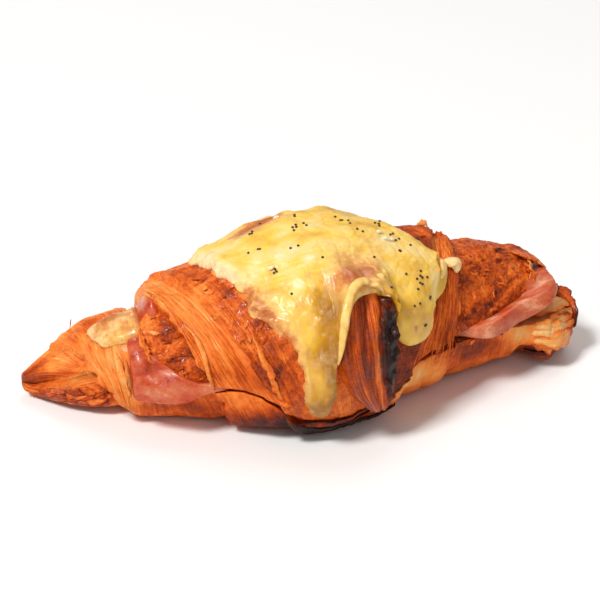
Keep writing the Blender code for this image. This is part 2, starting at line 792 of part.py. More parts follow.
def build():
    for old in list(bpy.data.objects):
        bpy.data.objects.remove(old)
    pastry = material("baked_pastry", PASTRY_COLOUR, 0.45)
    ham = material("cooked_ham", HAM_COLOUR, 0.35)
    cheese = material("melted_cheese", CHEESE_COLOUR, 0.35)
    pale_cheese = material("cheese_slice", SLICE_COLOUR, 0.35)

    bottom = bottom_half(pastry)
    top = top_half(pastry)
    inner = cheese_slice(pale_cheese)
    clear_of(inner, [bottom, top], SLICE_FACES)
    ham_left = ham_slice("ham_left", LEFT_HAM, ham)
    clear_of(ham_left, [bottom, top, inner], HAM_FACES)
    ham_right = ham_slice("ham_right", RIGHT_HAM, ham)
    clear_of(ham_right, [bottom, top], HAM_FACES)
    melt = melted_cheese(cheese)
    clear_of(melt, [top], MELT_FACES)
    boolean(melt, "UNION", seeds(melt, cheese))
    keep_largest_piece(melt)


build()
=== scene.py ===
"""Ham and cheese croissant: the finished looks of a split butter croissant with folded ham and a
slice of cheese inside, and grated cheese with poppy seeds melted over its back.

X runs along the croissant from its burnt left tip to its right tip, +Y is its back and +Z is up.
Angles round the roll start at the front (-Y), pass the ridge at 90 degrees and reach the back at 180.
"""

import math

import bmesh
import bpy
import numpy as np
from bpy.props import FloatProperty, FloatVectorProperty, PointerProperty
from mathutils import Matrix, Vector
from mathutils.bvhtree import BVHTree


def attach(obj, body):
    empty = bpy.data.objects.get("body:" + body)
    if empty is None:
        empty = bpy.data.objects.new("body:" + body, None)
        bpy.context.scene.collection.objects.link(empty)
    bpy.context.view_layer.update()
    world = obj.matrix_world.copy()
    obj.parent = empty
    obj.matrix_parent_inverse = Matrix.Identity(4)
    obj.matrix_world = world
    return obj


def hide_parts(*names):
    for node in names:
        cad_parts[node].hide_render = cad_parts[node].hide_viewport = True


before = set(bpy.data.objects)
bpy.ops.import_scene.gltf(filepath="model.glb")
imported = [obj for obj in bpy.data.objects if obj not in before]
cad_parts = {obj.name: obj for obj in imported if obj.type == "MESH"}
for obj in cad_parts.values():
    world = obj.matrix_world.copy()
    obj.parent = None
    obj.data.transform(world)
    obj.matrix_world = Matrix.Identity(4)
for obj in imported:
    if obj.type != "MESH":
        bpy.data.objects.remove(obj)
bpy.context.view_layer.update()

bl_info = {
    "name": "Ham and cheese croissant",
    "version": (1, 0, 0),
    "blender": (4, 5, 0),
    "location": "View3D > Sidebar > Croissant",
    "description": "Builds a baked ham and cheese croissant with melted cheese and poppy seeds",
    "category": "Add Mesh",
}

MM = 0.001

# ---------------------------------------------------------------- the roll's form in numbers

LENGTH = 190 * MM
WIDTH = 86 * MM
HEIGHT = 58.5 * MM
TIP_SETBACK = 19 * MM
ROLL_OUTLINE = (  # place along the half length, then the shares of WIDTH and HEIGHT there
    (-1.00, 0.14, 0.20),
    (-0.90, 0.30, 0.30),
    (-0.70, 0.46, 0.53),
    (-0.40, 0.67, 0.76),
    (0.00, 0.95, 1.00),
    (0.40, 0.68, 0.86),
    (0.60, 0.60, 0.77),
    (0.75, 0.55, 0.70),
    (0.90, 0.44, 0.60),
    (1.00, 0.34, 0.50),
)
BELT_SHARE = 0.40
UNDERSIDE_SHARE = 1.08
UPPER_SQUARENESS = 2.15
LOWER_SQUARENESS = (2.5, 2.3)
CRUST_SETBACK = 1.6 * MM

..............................

• _PROBLEM TO WORK ON_:
Among the lines of the data, identify those with the word "objects". Copy each of them.

• _CORRECT RESPONSE_:
    for old in list(bpy.data.objects):
        bpy.data.objects.remove(old)
    empty = bpy.data.objects.get("body:" + body)
        empty = bpy.data.objects.new("body:" + body, None)
        bpy.context.scene.collection.objects.link(empty)
before = set(bpy.data.objects)
imported = [obj for obj in bpy.data.objects if obj not in before]
        bpy.data.objects.remove(obj)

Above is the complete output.